Limitless Awakening, I vow to unfold. Limitless awakening is enlightenment, it is the Awakening to who we are. We are each and all Buddha; one who has woken up. It reminds practioners each time they say or hear the Vow, that they must awaken, that they must recognize when they are dreaming. Embrace all beings through releasing images of self and other, this and that, into the limitless and radiant expanse of Reality. Each moment, unfold your awareness, wake up, never give up striving to attain enlightenment. Ultimately, it is a reminder that each moment presents beings to liberate, obsessions to release, dharma gates to penetrate, in order for limitless awakening to unfold.

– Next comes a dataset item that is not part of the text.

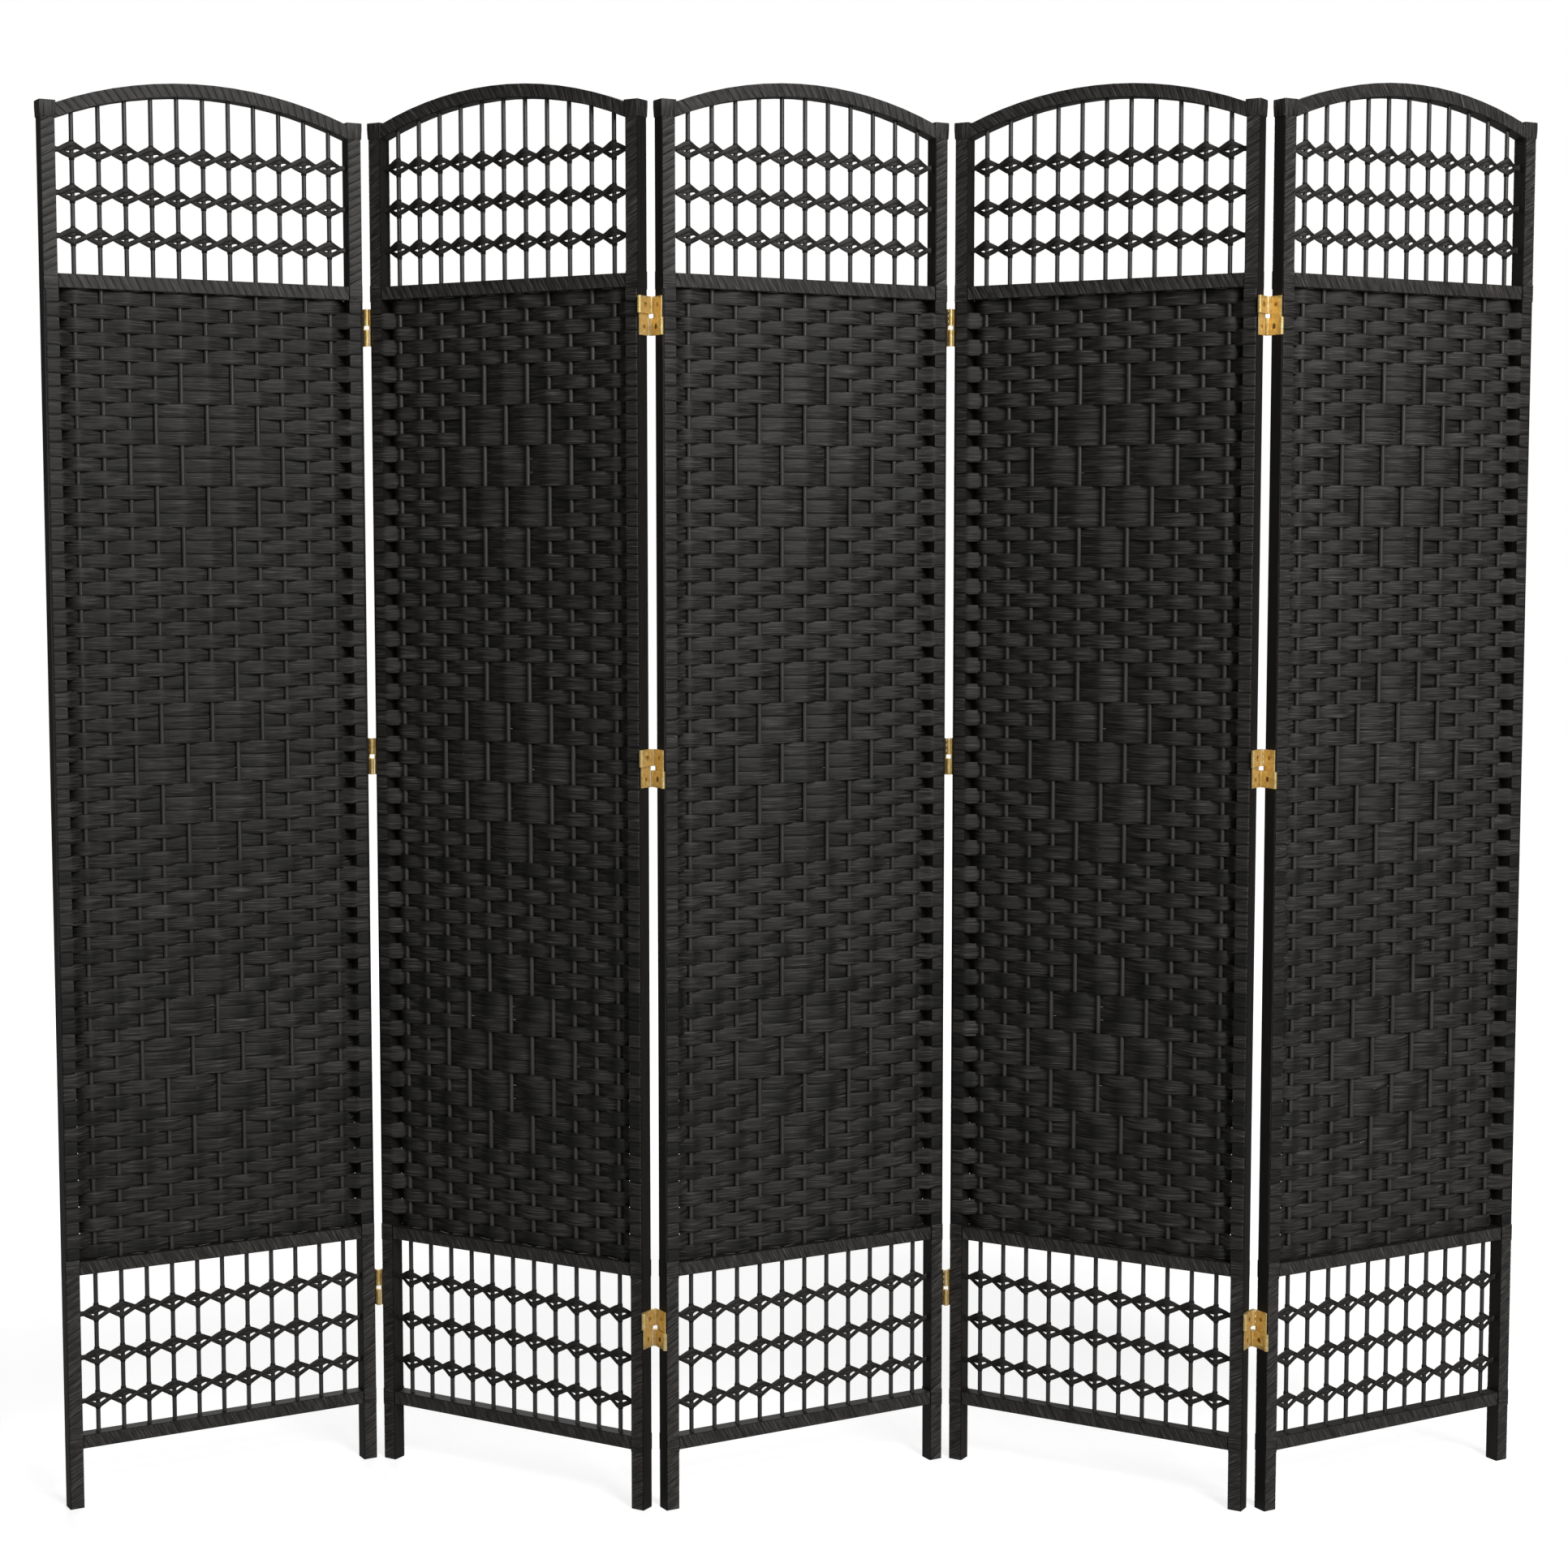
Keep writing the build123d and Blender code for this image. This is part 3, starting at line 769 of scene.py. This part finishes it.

Thus is my understanding of a small portion of a very small part of one wise man's teaching. The question is, how much of it am I willing to invest in? Can my own personal, hedonistic, rational self-interest philosophy include the spiritual pursuit of enlightenment not only for myself, but for the collective, the continuum? And what a contrast between this book and Rand's "The Fountainhead". Ehical Objectivism and Spiritual Collectivism--an interesting juxtaposition.